The final division of this series is the most fraught, and also the most factual. In the aftermath of WWII, Japan was stripped of Korea, and the 38th parallel separated American and Soviet zones. Lee Myong-jun, the hero of Choi In-hun’s The Square (translated by Kim Seong-kon, $14.95, dalkeyarchive.com), finds himself stuck in a stultifying job as a bank clerk in the South. His father, however, has found success in the North, delivering anti-Western diatribes on Pyongyang radio. Inevitably the cops start dropping by and dropping insinuations that Myong-jun might be a communist himself, and their scrutiny compels his defection. He crosses the border into what he expects will be a Marxist-Leninist paradise of labor and is disabused again, by his father and Fatherland both. In 1950 the North attacks the South (beginning what America calls the Korean War, the South calls the Upheaval, and the North calls the Liberation), and Myong-jun is conscripted into the People’s Army, fights, and is taken prisoner in the battle of Nakdong. At the conclusion of hostilities in 1953, President Syngman Rhee releases the northern POWs, and in a moment of benevolent diplomacy or canny PR lets them decide which Korea to live in. Myong-jun can choose neither. He opts for “The Square,” which doesn’t exist — a “third country” accessible only through imagination or death:

A place where no one knows or wants to know who you are and what you are. Myong-jun’s heart leaped at the thought. The future was tantalizing as he fantasized about his anonymity.
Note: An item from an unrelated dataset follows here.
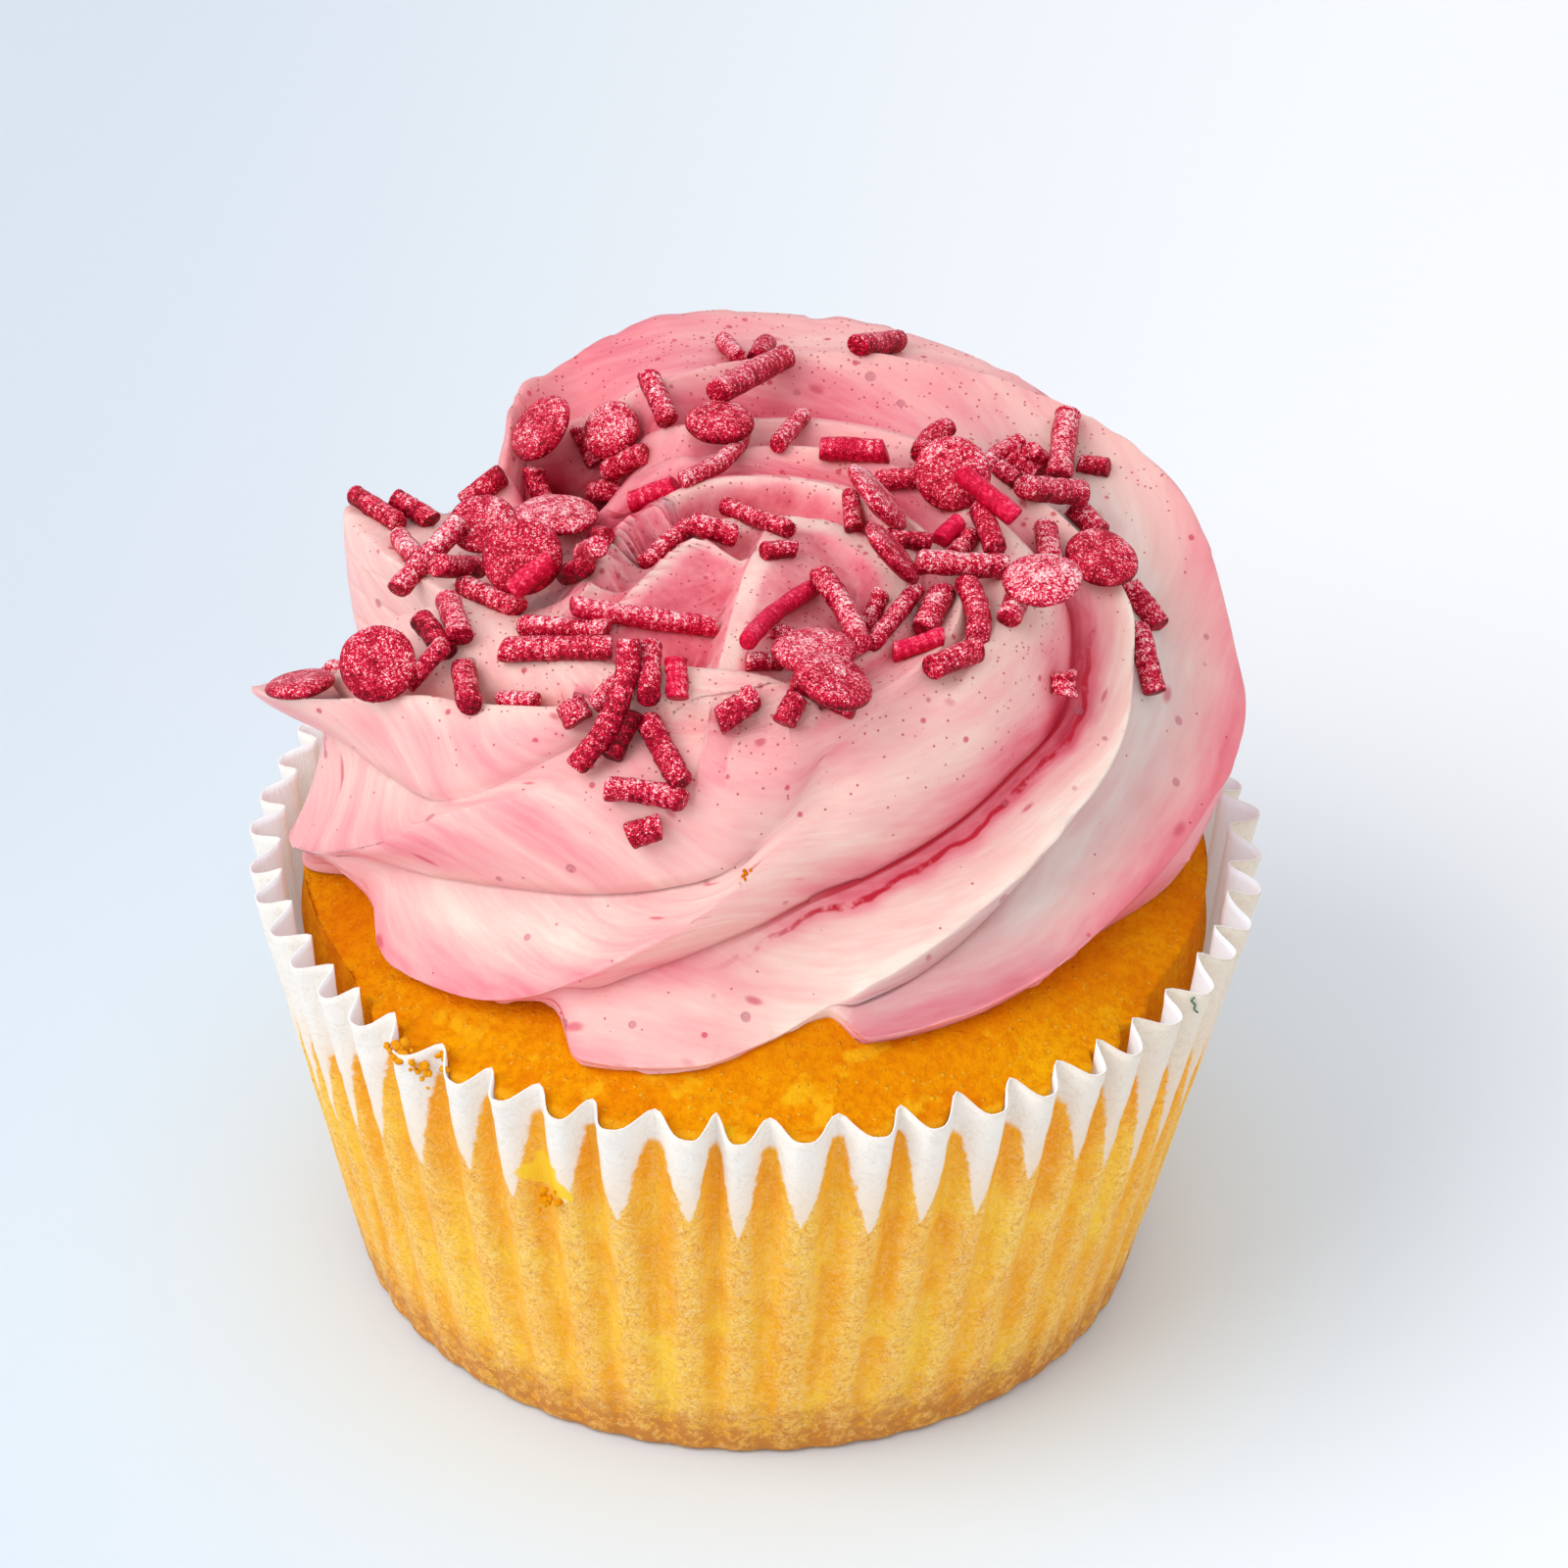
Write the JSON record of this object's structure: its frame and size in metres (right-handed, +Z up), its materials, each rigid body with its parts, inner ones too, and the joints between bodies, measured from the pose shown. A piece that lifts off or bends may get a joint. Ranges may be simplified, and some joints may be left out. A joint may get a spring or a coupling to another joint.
{
  "type": "cupcake",
  "caption": "Sponge cupcake in a pleated paper case with a wide piped buttercream swirl.",
  "frame": {"origin": "centre of the paper case's base, on the surface it stands on", "axes": "+Z up; azimuth 0 is +X and grows counter-clockwise seen from above; the side seen from -Y is the front"},
  "size_m": [0.0646, 0.0646, 0.0518],
  "materials": {
    "paper": "matte greaseproof paper, translucent where it touches the sponge",
    "sponge": "golden crumbly crust",
    "buttercream": "satin pale pink icing"
  },
  "bodies": {
    "root": {"paper_case": "paper", "sponge": "sponge", "buttercream": "buttercream"}
  },
  "joints": []
}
But for those in the opposite situation — the estimated 60,000 South Korean POWs held by the North — freedom was anything but the freedom to remain anonymous. While the 1953 armistice returned about 8,000 of them, the rest were never formally acknowledged and were presumably reeducated, impressed into slavery, imprisoned, or executed. The North’s eternal president Kim Il-sung, father of Kim Jong-il, grandfather of Kim Jong-un, was essentially saying to them what Detective Lowbeer says to Flynne’s peripheral: “I’m told that arranging your death would in no way constitute a crime here, as you are, according to current best legal opinion, not considered to be real.”